Graham Reid | | 3 min read
For two people about to write themselves into music history, their credentials were not promising.
Only a few years previously, the trumpeter was so hooked on heroin that he was almost unemployable and would often fail to show for concerts.
The other was a little-known saxophonist whose career was sound but unspectacular. He had played in Dizzy Gillespie's small ensemble which had offered him his only significant solo opportunity on record, on a 1951 novelty song, We Love to Boogie.
Yet when Miles Davis and John Coltrane came together in New York in the mid-50s, music history was about to be made. With like-minded players, they would enjoy a special chemistry and create - among other great music - the most popular and influential album in jazz history, Kind of Blue.
In the early 50s, after returning from Europe with the great saxophonist Charlie Parker, trumpeter Davis determined to go out on his own. But his unreliability and inability to find a suitable manager or agent meant work was sporadic.
When Parker decamped to California and began working with another young trumpeter - Chet Baker, who modelled himself on Davis - he decided to clean himself up by moving back to his parents' home in Illinois and going cold turkey.
Davis returned to New York in early 1954, started playing again, and approached George Avakian at Columbia Records to pick up his contract after his one with Prestige lapsed.
It was at the Newport Jazz festival in 1955 where Davis indicated in a superb set that he had returned and was playing better than ever. Avakian met him backstage and arranged for a meeting the following Tuesday.
Davis' audacious - and accepted - suggestion was that he record for both Prestige and Columbia, but Columbia would release his recording for them only after the Prestige contract ended.
Davis' band was capable of realising his new ideas. He still had the loyalty of pianist Red Garland, drummer Philly Joe Jones and bassist Paul Chambers. But saxophonist Sonny Rollins needed to clean up his own drug habit outside New York and had moved to Chicago. The replacement Davis had waiting, Cannonball Adderley, was a schoolteacher in Florida and his contract required him to return for work.
At Jones' suggestion he approached Coltrane.
Davis - at 29 and four months the saxophonist's senior - had rarely seen Coltrane play and, on the few occasions he had, was unimpressed. Yet, perhaps desperate as the recording date approached, he made the call.
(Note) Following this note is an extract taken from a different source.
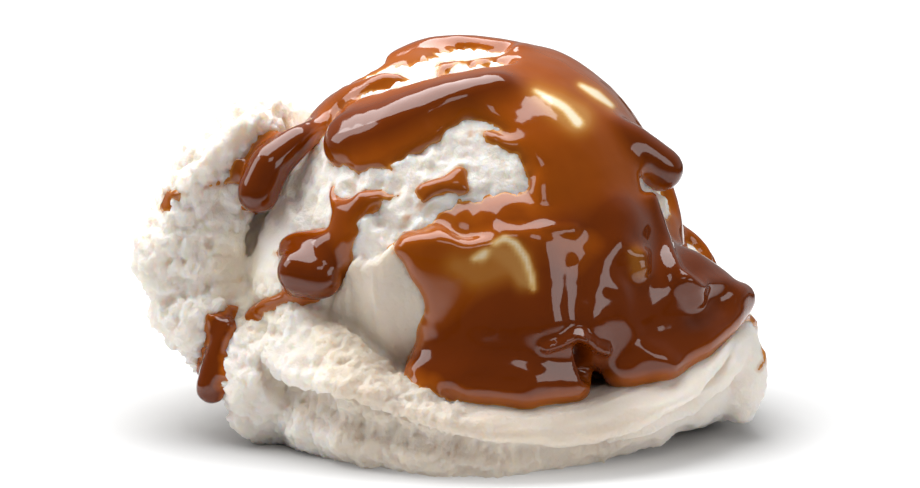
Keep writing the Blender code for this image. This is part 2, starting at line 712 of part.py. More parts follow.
def copy_moved(item, name, points):
    """A copy of an object with its vertices at other places."""
    mesh = item.data.copy()
    made = bpy.data.objects.new(name, mesh)
    bpy.context.scene.collection.objects.link(made)
    set_points(mesh, points)
    return made


def loose_pieces(item):
    """The object's separate bodies as lists of face indices."""
    bm = bmesh.new()
    bm.from_mesh(item.data)
    bm.faces.ensure_lookup_table()
    left = set(bm.faces)
    pieces = []
    while left:
        piece = [left.pop()]
        for face in piece:
            for vert in face.verts:
                fresh = [other for other in vert.link_faces if other in left]
                left.difference_update(fresh)
                piece.extend(fresh)
        pieces.append([face.index for face in piece])
    bm.free()
    return pieces


def unpinch(bm):
    """Where four faces share an edge, opens the mesh round it and fills the hole again."""
    for _ in range(PINCH_ROUNDS):
        pinched = {vert for edge in bm.edges if not edge.is_manifold for vert in edge.verts}
        if not pinched:
            return
        bmesh.ops.delete(bm, geom=list(pinched), context="VERTS")
        rims = [edge for edge in bm.edges if edge.is_boundary]
        filled = bmesh.ops.holes_fill(bm, edges=rims)["faces"]
        bmesh.ops.triangulate(bm, faces=filled)


def piece_object(item, faces, name):
    """One body of an object, as an object of its own, and its volume."""
    keep = set(faces)
    bm = bmesh.new()
    bm.from_mesh(item.data)
    bm.faces.ensure_lookup_table()
    others = [face for face in bm.faces if face.index not in keep]
    bmesh.ops.delete(bm, geom=others, context="FACES")
    bmesh.ops.triangulate(bm, faces=bm.faces)
    unpinch(bm)
    volume = bm.calc_volume()
    return object_from(bm, name), volume


def split_sauce(sauce):
    """Names the pieces of sauce and drops the scraps."""
    found = []
    for faces in loose_pieces(sauce):
        piece, volume = piece_object(sauce, faces, "scrap")
        if volume < SMALLEST_PIECE:
            bpy.data.objects.remove(piece)
        else:
            found.append(piece)
    named = []
    for name, near in SAUCE_PIECES.items():
        reach = [np.min(np.linalg.norm(points_of(piece.data) - near, axis=1)) for piece in found]
        piece = found.pop(int(np.argmin(reach)))
        piece.name = name
        named.append(piece)
    for piece in found:
        bpy.data.objects.remove(piece)
    bpy.data.objects.remove(sauce)
    return named


def cut_away(item, cutter):
    """Takes the cutter out of an object."""
    cut = item.modifiers.new("cut", "BOOLEAN")
    cut.operation = "DIFFERENCE"
    cut.solver = "EXACT"
    cut.object = cutter
    return applied(item)


def centre_and_scale(items):
    """Puts the middle of the whole object's box over the origin and scales to metres."""
    corners = np.concatenate([points_of(item.data) for item in items])
    middle = (corners.min(axis=0) + corners.max(axis=0)) / 2
    to_origin = Matrix.Translation((-middle[0], -middle[1], 0))
    for item in items:
        item.data.transform(Matrix.Scale(METRES_PER_MM, 4) @ to_origin)


def finish(item, finish_values, collection):
    """Gives an object its material and files it."""
    colour, roughness = finish_values
    material = bpy.data.materials.new(item.name)
    material.use_nodes = True
    shader = material.node_tree.nodes["Principled BSDF"]
    shader.inputs["Base Color"].default_value = (*colour, 1)
    shader.inputs["Roughness"].default_value = roughness
    item.data.materials.clear()
    item.data.materials.append(material)
    item.data.shade_smooth()
    bpy.context.scene.collection.objects.unlink(item)
    collection.objects.link(item)


def main():
    """Builds the ice cream and its sauce."""
    for old in list(bpy.data.objects):
        bpy.data.objects.remove(old)
    collection = bpy.data.collections.new("ice cream sundae")
    bpy.context.scene.collection.children.link(collection)

    base = make_base_skin()
    edges = edges_of(base.data)
    smooth = relaxed(points_of(base.data), edges, BASE_ROUNDS)
    set_points(base.data, smooth)
    normals = normals_of(base.data)
    tree = BVHTree.FromPolygons(smooth.tolist(), [tuple(p.vertices) for p in base.data.polygons])
    sauce = relaxed(sauce_height(smooth, normals, tree)[:, None], edges, 1)[:, 0]
    relief = relief_height(smooth, sauce)
    outward = relaxed(normals, edges, 2)
    outward /= np.linalg.norm(outward, axis=1)[:, None]

    ice_cream = copy_moved(base, "ice_cream", smooth + outward * relief[:, None])
    valley = relaxed(smooth, edges, VALLEY_ROUNDS) - smooth
    valley = np.maximum(np.sum(valley * normals, axis=1), 0)
    over = relaxed(relief[:, None], edges, 4)[:, 0] + sauce
    over += valley * ease_between(-0.5, 1.0, sauce)
    skin = copy_moved(base, "sauce", smooth + outward * over[:, None])
    bpy.data.objects.remove(base)
    drops = [make_drop(name, stops) for name, stops in DROPS.items()]
    skin = joined_skin([skin] + drops, "sauce")
    set_points(skin.data, relaxed(points_of(skin.data), edges_of(skin.data), SAUCE_ROUNDS))
    fill_creases(skin)

    thinned_to(ice_cream, ICE_CREAM_TRIANGLES)
    flat_bottomed(ice_cream)
    thinned_to(skin, SAUCE_SKIN_TRIANGLES)
    ice_points = points_of(ice_cream.data)
    grown = copy_moved(ice_cream, "grown_ice_cream", ice_points + normals_of(ice_cream.data) * GAP)
    for vert in grown.data.vertices:
        if vert.co.z < GAP:
            vert.co.z = -2 * SINK
    cut_away(skin, grown)
    bpy.data.objects.remove(grown)

    sauces = split_sauce(skin)
    centre_and_scale([ice_cream] + sauces)
    finish(ice_cream, ICE_CREAM_FINISH, collection)
    for piece in sauces:
        finish(piece, CARAMEL_FINISH, collection)


main()
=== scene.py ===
"""Looks of the ice cream sundae: torn vanilla ice cream under wet, poured caramel.

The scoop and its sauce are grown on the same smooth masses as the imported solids, so each
piece stays where its solid is. Lengths are millimetres in the scoop's own frame until a
mesh is made, which scales it to metres and sets it over the frame's origin.
"""
import logging
import math
from dataclasses import dataclass
from dataclasses import field
from enum import Enum
from typing import Callable

import bmesh
import bpy
import numpy as np
from mathutils import Matrix
from mathutils import Vector
from mathutils.bvhtree import BVHTree


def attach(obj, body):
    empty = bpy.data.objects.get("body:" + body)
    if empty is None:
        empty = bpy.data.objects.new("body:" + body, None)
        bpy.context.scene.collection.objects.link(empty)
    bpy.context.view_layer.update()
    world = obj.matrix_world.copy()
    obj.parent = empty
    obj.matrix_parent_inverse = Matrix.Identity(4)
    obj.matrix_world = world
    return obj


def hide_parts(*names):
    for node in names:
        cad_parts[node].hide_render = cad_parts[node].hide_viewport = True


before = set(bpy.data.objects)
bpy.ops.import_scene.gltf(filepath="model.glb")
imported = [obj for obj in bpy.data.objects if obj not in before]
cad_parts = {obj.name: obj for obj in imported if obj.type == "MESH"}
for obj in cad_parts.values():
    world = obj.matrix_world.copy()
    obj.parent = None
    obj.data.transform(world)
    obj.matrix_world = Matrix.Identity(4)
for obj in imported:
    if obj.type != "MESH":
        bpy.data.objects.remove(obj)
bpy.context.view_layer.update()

LOG = logging.getLogger("sundae")
METRES_PER_MM = 0.001
# Middle of the solids' box in the scoop's own frame
MIDDLE = (-0.558, 0.357)
BODY = "root"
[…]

Coltrane joined Davis' band only a month before its Columbia recording debut on October 26, 1955.
It was an occasionally volatile relationship with Coltrane twice leaving and being replaced by Rollins. Yet the music made for Columbia by the Davis-led line-ups - Round About Midnight, Milestones and, in particular, Kind of Blue - defined an intellectual style of jazz others could only attempt to emulate.
For the following five years after those first sessions, Davis' band - which swelled to a sextet with Cannonball Adderley for Kind of Blue - was unassailable. The albums (for Prestige and Columbia) form a cornerstone in jazz.
Kind of Blue, released in August 1959, is still considered one of the most perfect amalgams of ensemble and solo playing, and its elegant, relaxed mysteriously profound modal style created a template for others to follow.
Davis' unique tone ("like walking on eggshells" became the most common description) is one which others attempt to replicate today.
The Columbia sessions of Davis and Coltrane have now been collected in their entirety on six CDs in a handsome metal box set which comes with essays by Kind of Blue drummer Jimmy Cobb, Avakian and others, and with detailed session notes and discography.
The Complete Columbia Recordings of Miles Davis and John Coltrane 1955-61 is perhaps one for collectors, but it is also an essential historic document. You can hear Davis' confidence and growth as an artist, the nascent genius of Coltrane given space to flourish, and the innovative ideas being interpreted with an intuitive and cerebral intensity.
The set also stands as a reminder of how important jazz once was.
At this distance, and in a world of manufactured pop stars where the marketing is more interesting than the music, it is difficult for us to comprehend the popularity and universal appeal of jazz up to the arrival of rock culture in the mid 60s.
Today we have Ricky Martin on the cover of Time magazine. Back then it was Duke Ellington and Dave Brubeck.
Jazz was not confined to the margins as it is now. It was a daring, innovative and exploratory music which carried an audience with it on its adventurous journey.
And in these extraordinary sessions, presented in this set complete with false starts and often equally penetrating and enjoyable alternate versions, you can hear the gears of jazz and contemporary music changing - very, very smoothly.